Dataset excerpt:

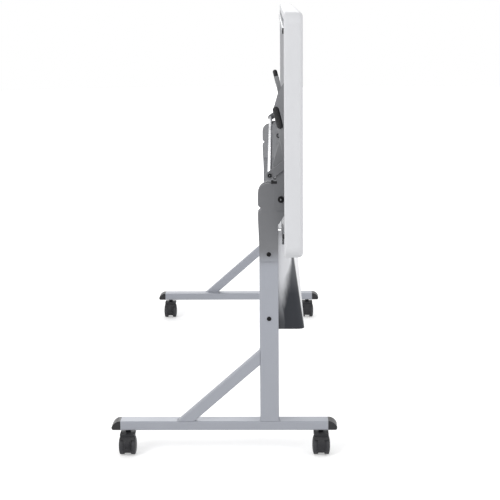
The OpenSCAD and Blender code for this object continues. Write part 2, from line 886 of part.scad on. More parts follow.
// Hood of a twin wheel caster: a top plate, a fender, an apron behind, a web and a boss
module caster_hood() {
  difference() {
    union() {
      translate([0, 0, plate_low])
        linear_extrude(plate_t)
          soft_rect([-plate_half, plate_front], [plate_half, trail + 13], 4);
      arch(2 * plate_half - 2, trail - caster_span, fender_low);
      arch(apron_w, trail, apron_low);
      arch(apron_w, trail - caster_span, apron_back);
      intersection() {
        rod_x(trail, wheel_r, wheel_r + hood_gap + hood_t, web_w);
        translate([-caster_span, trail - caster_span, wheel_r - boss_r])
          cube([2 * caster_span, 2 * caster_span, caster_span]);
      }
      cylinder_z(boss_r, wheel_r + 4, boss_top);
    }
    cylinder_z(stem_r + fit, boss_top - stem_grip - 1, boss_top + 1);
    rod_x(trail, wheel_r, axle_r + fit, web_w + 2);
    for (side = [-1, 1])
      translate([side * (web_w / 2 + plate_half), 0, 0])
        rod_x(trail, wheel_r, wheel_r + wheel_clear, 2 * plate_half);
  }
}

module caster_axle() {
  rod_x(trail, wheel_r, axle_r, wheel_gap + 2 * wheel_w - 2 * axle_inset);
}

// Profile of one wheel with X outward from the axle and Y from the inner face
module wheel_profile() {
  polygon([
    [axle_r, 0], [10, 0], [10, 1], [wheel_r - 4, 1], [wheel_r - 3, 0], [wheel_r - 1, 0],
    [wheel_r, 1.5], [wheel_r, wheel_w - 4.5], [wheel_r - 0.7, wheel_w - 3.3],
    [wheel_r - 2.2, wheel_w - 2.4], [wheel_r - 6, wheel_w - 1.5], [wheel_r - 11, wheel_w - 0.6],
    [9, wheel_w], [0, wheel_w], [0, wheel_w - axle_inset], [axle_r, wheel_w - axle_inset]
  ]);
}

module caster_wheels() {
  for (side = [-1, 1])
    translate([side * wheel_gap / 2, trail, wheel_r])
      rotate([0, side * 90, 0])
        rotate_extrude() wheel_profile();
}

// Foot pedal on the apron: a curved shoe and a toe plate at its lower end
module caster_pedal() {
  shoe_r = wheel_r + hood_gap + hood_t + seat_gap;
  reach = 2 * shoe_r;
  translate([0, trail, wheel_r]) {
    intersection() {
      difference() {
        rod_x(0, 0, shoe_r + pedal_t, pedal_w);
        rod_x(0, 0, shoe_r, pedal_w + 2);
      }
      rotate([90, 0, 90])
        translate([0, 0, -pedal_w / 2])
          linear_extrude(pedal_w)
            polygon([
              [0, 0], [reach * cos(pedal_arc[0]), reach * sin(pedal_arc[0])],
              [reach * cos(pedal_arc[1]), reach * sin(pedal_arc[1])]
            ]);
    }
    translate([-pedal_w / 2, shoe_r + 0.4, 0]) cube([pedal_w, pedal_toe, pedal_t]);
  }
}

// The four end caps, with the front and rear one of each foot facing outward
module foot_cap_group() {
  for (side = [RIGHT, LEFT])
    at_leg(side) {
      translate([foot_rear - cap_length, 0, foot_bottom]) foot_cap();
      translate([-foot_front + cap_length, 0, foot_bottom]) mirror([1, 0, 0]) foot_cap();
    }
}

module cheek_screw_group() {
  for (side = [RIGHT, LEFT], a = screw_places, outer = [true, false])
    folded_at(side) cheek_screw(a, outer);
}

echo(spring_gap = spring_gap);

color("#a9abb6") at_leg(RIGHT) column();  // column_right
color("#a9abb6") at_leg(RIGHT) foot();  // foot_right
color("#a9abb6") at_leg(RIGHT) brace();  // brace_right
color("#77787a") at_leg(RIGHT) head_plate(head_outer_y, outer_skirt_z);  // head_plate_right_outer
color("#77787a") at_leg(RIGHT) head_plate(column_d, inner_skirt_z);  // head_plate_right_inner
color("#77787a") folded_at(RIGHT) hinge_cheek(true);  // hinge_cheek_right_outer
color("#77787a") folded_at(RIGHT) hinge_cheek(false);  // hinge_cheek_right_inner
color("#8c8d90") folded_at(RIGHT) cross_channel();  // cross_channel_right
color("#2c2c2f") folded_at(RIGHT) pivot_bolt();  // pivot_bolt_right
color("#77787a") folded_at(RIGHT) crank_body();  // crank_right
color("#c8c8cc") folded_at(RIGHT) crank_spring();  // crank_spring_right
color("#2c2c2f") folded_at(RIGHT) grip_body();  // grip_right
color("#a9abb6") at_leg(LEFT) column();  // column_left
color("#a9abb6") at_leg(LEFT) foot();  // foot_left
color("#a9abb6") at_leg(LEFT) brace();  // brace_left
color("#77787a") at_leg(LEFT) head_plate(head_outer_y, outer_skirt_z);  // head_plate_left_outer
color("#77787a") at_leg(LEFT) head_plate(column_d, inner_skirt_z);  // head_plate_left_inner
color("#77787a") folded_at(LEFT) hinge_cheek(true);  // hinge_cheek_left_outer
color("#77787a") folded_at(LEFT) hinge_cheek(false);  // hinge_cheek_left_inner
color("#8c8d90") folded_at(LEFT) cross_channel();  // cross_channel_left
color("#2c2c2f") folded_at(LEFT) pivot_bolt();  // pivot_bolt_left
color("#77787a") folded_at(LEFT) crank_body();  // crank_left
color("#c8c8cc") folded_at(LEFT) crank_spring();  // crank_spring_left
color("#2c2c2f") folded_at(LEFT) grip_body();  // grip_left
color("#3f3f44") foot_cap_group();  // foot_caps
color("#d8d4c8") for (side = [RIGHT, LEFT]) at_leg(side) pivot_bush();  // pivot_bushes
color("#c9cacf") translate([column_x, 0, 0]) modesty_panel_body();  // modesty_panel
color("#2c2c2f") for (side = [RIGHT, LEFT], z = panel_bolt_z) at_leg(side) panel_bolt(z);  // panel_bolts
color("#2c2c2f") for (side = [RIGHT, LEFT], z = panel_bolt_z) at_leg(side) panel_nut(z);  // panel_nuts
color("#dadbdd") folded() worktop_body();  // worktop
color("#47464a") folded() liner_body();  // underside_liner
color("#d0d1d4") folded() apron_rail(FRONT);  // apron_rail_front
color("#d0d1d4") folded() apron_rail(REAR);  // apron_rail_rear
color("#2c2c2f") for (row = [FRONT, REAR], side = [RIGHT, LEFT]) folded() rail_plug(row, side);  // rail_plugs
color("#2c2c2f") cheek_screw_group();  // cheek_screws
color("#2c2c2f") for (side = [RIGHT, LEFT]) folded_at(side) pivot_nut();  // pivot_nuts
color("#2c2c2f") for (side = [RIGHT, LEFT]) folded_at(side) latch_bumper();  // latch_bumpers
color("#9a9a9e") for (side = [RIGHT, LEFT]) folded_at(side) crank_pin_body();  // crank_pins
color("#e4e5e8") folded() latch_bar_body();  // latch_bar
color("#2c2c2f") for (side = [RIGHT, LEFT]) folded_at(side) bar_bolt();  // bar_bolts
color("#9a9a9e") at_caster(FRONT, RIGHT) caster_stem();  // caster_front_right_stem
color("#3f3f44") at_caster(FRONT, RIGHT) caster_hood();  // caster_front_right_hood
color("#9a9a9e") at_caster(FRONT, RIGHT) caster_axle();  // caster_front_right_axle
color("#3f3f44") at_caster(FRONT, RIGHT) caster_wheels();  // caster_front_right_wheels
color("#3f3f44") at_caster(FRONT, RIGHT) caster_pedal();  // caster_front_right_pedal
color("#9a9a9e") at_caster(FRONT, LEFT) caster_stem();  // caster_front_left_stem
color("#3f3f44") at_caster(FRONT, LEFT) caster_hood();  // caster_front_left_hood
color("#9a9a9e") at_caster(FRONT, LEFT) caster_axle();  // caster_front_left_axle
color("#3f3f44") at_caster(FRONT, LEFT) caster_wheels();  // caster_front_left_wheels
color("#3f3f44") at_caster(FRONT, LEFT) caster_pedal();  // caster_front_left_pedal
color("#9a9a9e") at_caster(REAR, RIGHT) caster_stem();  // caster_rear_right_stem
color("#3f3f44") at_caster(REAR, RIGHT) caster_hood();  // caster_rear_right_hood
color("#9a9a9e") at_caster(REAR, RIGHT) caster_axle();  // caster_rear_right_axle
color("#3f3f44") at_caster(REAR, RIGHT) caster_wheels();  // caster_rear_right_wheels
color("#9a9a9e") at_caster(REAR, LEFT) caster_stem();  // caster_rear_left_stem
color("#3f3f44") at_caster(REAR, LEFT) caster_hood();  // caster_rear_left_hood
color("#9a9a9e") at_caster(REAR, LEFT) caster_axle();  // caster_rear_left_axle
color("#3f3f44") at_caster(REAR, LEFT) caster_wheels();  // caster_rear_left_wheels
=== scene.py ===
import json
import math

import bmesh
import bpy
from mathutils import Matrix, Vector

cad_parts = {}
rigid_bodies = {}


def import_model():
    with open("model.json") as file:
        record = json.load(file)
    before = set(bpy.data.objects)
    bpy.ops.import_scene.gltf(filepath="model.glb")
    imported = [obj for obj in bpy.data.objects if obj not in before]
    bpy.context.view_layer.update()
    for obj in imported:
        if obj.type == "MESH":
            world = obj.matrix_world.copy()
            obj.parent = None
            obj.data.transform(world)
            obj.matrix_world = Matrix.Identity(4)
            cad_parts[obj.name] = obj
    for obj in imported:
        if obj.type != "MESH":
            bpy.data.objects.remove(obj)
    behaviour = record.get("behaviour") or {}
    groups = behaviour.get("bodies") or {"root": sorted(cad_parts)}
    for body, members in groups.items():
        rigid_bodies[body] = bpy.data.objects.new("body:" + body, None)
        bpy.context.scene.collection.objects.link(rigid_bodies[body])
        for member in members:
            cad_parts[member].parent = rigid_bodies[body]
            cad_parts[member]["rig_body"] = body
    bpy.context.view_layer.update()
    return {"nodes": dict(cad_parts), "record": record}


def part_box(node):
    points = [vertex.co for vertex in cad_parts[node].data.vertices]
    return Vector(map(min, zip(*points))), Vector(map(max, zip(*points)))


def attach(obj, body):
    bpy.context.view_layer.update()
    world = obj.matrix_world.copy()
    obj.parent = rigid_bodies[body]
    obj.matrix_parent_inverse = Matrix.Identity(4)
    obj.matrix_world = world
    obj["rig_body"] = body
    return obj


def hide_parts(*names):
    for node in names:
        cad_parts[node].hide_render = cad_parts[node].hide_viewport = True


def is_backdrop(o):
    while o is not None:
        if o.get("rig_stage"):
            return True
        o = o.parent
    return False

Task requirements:
Exactly and exclusively, reproduce the lines that start at the line containing "at_caster(REAR, RIGHT) caster_stem();" and end at the line containing "obj.matrix_world = Matrix.Identity(4)", inclusive of both.

Response below:
color("#9a9a9e") at_caster(REAR, RIGHT) caster_stem();  // caster_rear_right_stem
color("#3f3f44") at_caster(REAR, RIGHT) caster_hood();  // caster_rear_right_hood
color("#9a9a9e") at_caster(REAR, RIGHT) caster_axle();  // caster_rear_right_axle
color("#3f3f44") at_caster(REAR, RIGHT) caster_wheels();  // caster_rear_right_wheels
color("#9a9a9e") at_caster(REAR, LEFT) caster_stem();  // caster_rear_left_stem
color("#3f3f44") at_caster(REAR, LEFT) caster_hood();  // caster_rear_left_hood
color("#9a9a9e") at_caster(REAR, LEFT) caster_axle();  // caster_rear_left_axle
color("#3f3f44") at_caster(REAR, LEFT) caster_wheels();  // caster_rear_left_wheels
=== scene.py ===
import json
import math

import bmesh
import bpy
from mathutils import Matrix, Vector

cad_parts = {}
rigid_bodies = {}


def import_model():
    with open("model.json") as file:
        record = json.load(file)
    before = set(bpy.data.objects)
    bpy.ops.import_scene.gltf(filepath="model.glb")
    imported = [obj for obj in bpy.data.objects if obj not in before]
    bpy.context.view_layer.update()
    for obj in imported:
        if obj.type == "MESH":
            world = obj.matrix_world.copy()
            obj.parent = None
            obj.data.transform(world)
            obj.matrix_world = Matrix.Identity(4)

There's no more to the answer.